Workweek Sees Path to Generate Ad Revenue From Walled Communities

By Christiana Sciaudone
Becca Sherman, right- Photo by Victoria Jempty

Four-year-old Workweek is finally hitting its stride. The company hosts a collective of industry experts who write newsletters that cover industries including HR and healthcare and reach 200,000 subscribers. It has also been building exclusive online communities where professionals can meet their peers, network and exchange ideas.

Building up those communities took a while, at least at first. The first 1,000 members joined over the period of a year and a half—and then in just 10 weeks, Workweek’s communities hit 10,000. The introduction of a free membership tier last year and automation of the application process helped bump numbers higher. Verified users should reach anywhere between 55,000 and 70,000 by the end of the year.

All those verified members mean a very, very valuable audience for marketers.

“We have a mix of advertising and subscription revenue, but most of our revenue, and probably always will be, will be from advertising. We work with all of the largest players in each of our verticals, and they sponsor our podcast, our newsletters, lead generation,” co-founder Adam Ryan told AMO. “Today, we’re monetizing pretty similar to how Industry Dive has in the past.”

Ad rates vary from $150 to $300 CPM, and their fill rates are “fairly high,” Ryan said. “There’s other brands out there that are B2B, and I think that most of them are closer to $80, and we think our reporting and engagement allows us to be pretty close to double that.”

Revenue in 2025 should be double last year, Ryan said, without providing further details. Ryan believes that, between the newsletter and these communities, each vertical could generate over $20 million in revenue per year. The company’s not yet been profitable.

“The reason I do this personally is I think we’re all really disconnected, and people need to talk to people more and have more human interaction,” Becca Sherman, co-founder of Workweek, told AMO. “It’s such an incredible way for people to truly, authentically connect with people and also get better at their jobs, and scale up in their own careers, in their work.”

Growth

Workweek raised a $12.5 million Series A raised last year that helped spur the development of the bespoke platform. They had originally hosted the communities on Slack.
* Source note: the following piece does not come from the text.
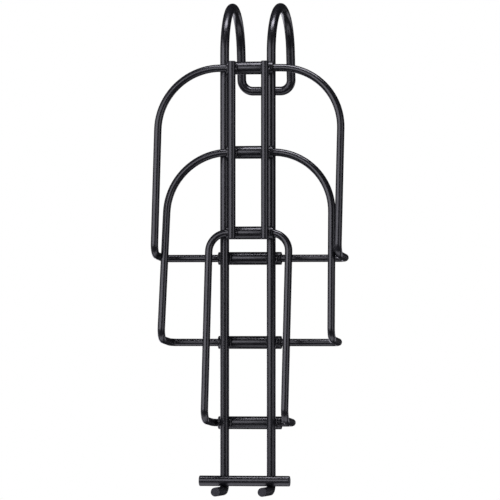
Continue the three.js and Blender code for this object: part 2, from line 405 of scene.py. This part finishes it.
def bent_rod(name, plan, diameter, body, node):
    places = [place for place, _ in plan]
    obj = new_object(name, places, [(i, i + 1) for i in range(len(plan) - 1)])
    radii = obj.data.attributes.new("bend_radius", "FLOAT", "POINT")
    radii.data.foreach_set("value", [bend_radius for _, bend_radius in plan])
    use_tree(obj, rod_tree, {"Diameter": diameter, "Sides": ROD_SIDES, "Bend Steps": BEND_STEPS,
                             "Coat": rod_coat, "End Coat": end_coat})
    rims = obj.modifiers.new("rims", "BEVEL")
    rims.width = RIM_ROUNDING
    rims.segments = RIM_STEPS
    rims.limit_method = "ANGLE"
    rims.angle_limit = RIM_ANGLE
    hand_over(obj, body, [node])


print(f"rods have {ROD_SIDES} sides and {BEND_STEPS} steps in each bend")

# %% [markdown]
# ## The main frame
#
# One bar makes the whole frame. It starts at the tip of a prong, turns up into a rail, goes over in a hook,
# comes down behind, crosses over in the back bar, and does the same in mirror image on the other side. The
# back legs flare away from the rails, which makes the hooks easier to drop over a rail.
#
# A hook could be a half circle with straight legs added, but then the flare would need a second bend. In a
# plan it is one long bend as two corners at crest height: a right angle, and then what the flare leaves of a
# second one. A bend starts away from its corner by its radius times the tangent of half the angle that it
# turns, so both bends meet at y = 0. A hair of slack keeps them from overlapping there.

# %% Bend the main frame
CREST_Z = frame_high.z - MAIN_ROD / 2
PRONG_Z = frame_low.z + MAIN_ROD / 2
BACK_BAR_Z = -103 * MM
TANGENT_SLACK = 0.02 * MM


def frame_side(sign):
    rail_x = sign * RAIL_X
    leg_x = rail_x + sign * HOOK_SPLAY
    back_y = HOOK_BEND * math.tan((math.pi / 2 - HOOK_FLARE) / 2) + TANGENT_SLACK
    back_bar_y = back_y + (CREST_Z - BACK_BAR_Z) * math.tan(HOOK_FLARE)
    return [
        ((rail_x, frame_low.y, PRONG_Z), 0.0),
        ((rail_x, RAIL_Y, PRONG_Z), PRONG_BEND),
        ((rail_x, RAIL_Y, CREST_Z), HOOK_BEND),
        ((leg_x, back_y, CREST_Z), HOOK_BEND),
        ((leg_x, back_bar_y, BACK_BAR_Z), BACK_BAR_BEND),
    ]


frame_plan = frame_side(SIDES["left"]) + frame_side(SIDES["right"])[::-1]
bent_rod("main_frame_bar", frame_plan, MAIN_ROD, "frame", "main_frame")

# %% [markdown]
# ## The hoops
#
# Each hoop is a bar bent right round until its ends meet inside the pivot sleeve, where nobody sees the
# joint. From there the bar runs along the cross rod, forward through an ear, up a leg and over the top, and
# back the same way in mirror image. The ears dip a little towards their front corners, and the legs of the
# middle hoop close in by its taper.
#
# The legs lean back when the rack is folded, and that lean could be measured, but it follows from the way the
# rack works. The ear length comes from the foot bar, on which the lower hoop's legs lie when it is down. Ear
# and leg stand at a right angle, and the line from pivot to link sleeve closes the triangle. The leg length
# and the lean are then whatever brings the tops to rest on the fronts of the rails.

# %% Bend the hoops
PIVOT_Y = box_centre("pivot_sleeve_upper").y
LINK_SLEEVE_Y = box_centre("link_sleeve_upper").y
FOOT_BAR_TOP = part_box("foot_bar")[1].z
STOP_GAP = 0.3 * MM
EAR_LENGTH = box_centre("pivot_sleeve_lower").z - FOOT_BAR_TOP - HOOP_ROD / 2 - STOP_GAP
HOOP_RISE = box_centre("link_sleeve_upper").z - box_centre("pivot_sleeve_upper").z
TOP_FORWARD = PIVOT_Y - LINK_SLEEVE_Y
LEG_LENGTH = math.sqrt(HOOP_RISE ** 2 + TOP_FORWARD ** 2 - EAR_LENGTH ** 2)
LEG_LEAN = math.atan2(EAR_LENGTH, LEG_LENGTH) - math.atan2(TOP_FORWARD, HOOP_RISE)


def hoop_plan(level):
    pivot = box_centre(f"pivot_sleeve_{level}")
    middle_x = box_centre(f"hoop_{level}").x
    foot_x = (box_size(f"hoop_{level}").x - HOOP_ROD) / 2
    top_x = foot_x - HOOP_TAPERS[level]
    forward = Vector((0, -math.cos(LEG_LEAN), math.sin(LEG_LEAN)))
    upward = Vector((0, math.sin(LEG_LEAN), math.cos(LEG_LEAN)))

    def corner(across, along_ear, along_leg, bend_radius):
        place = Vector((middle_x + across, pivot.y, pivot.z)) + along_ear * forward + along_leg * upward
        return place, bend_radius

    def half(sign):
        return [
            corner(sign * BUTT_GAP / 2, 0, 0, 0.0),
            corner(sign * foot_x, 0, 0, CROSS_ROD_BEND),
            corner(sign * foot_x, EAR_LENGTH, -EAR_DIP, EAR_BEND),
            corner(sign * top_x, EAR_LENGTH, LEG_LENGTH, HOOP_TOP_BENDS[level]),
        ]

    return half(SIDES["left"]) + half(SIDES["right"])[::-1]


for level in LEVELS:
    bent_rod(f"hoop_{level}_bar", hoop_plan(level), HOOP_ROD, f"hoop_{level}", f"hoop_{level}")
print(f"ears {EAR_LENGTH / MM:.1f} mm, legs lean {math.degrees(LEG_LEAN):.1f} degrees")

# %% [markdown]
# ## Straight bars
#
# The foot bar and the two link rods are cut lengths with no bend at all. A cylinder would do, but the same
# tree makes them with the same ends and the same paint: a plan of two points is a straight rod. Its place and
# its length are those of the plain part that it stands in for.

# %% Cut the straight bars
ALONG_X, ALONG_Z = 0, 2


def straight_rod(name, node, axis, diameter, body):
    middle = box_centre(node)
    reach = Vector([side / 2 if i == axis else 0 for i, side in enumerate(box_size(node))])
    bent_rod(name, [(middle - reach, 0.0), (middle + reach, 0.0)], diameter, body, node)


straight_rod("foot_bar_rod", "foot_bar", ALONG_X, FOOT_BAR, "frame")
for side in SIDES:
    straight_rod(f"link_rod_{side}_bar", f"link_rod_{side}", ALONG_Z, HOOP_ROD, "link")

# %% [markdown]
# ## Pivot and link sleeves
#
# Six short pieces of tube are the only bearings: the hoops simply turn in them. A tube could be a cylinder
# with a second one cut out of it, but a cut leaves hard edges, and the paint rounds them. So the tube is
# turned on a lathe instead: a small rectangle, the section of its wall, has its corners filleted and is
# carried once round a circle. The wall is half the difference of the two diameters, and the circle has the
# radius of the wall's middle, a quarter of their sum.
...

Ryan said that their platform protects against AI scraping, adding to a higher level of privacy.

The creation of a bespoke platform was of utmost importance to the founders.

“We control all of the levers there, so we’re not reliant on Circle or these other community platforms, Mighty Networks or Slack, that you have to live by their own piece, and so we’re building our own castle with our very high walls around it, where it’s our data and it’s also our opportunity to improve and adjust things,” Ryan said.

Members have taken so well to the communities that they are spontaneously setting up their own meet-ups in different cities.

“From the very beginning of Workweek, all we said was, the best content wins and in B2B, we think hearing from people that do the job is the way to do that. And that’s the core of what makes it work,” Ryan said. “If you have the most trusted brand in HR, hospital administration, ecommerce, all of a sudden, you have a lot of avenues to grow that can be incredibly lucrative.”

Workweek’s verticals offer both free and paid memberships.

The free tier was introduced in September; previously, the cheapest subscription was $399 and went as high as $1,500. Now the average premium membership costs $300 a year. With that, users get access to private virtual events, private discussions, additional newsletters, research reports and discounts to events.

“If the best content wins, then why would you try to hide it from 95% of your audience?” Ryan said regarding charging for content. “We’ve had to build out our own ad tech to be able to serve ads within our different environments. And today we have, we think some of the best, not just audiences to reach within their respective spaces, but our reporting and data from our first party data is also incredibly unique, and we offer that to our advertisers and different unique packages.”

Ryan’s goal is for Workweek to share similarities to Doximity, which has a community for medical professionals and then monetizes primarily through marketing services. Doximity has a market cap of $9.7 billion. Shares of the company have doubled over the past 12 months.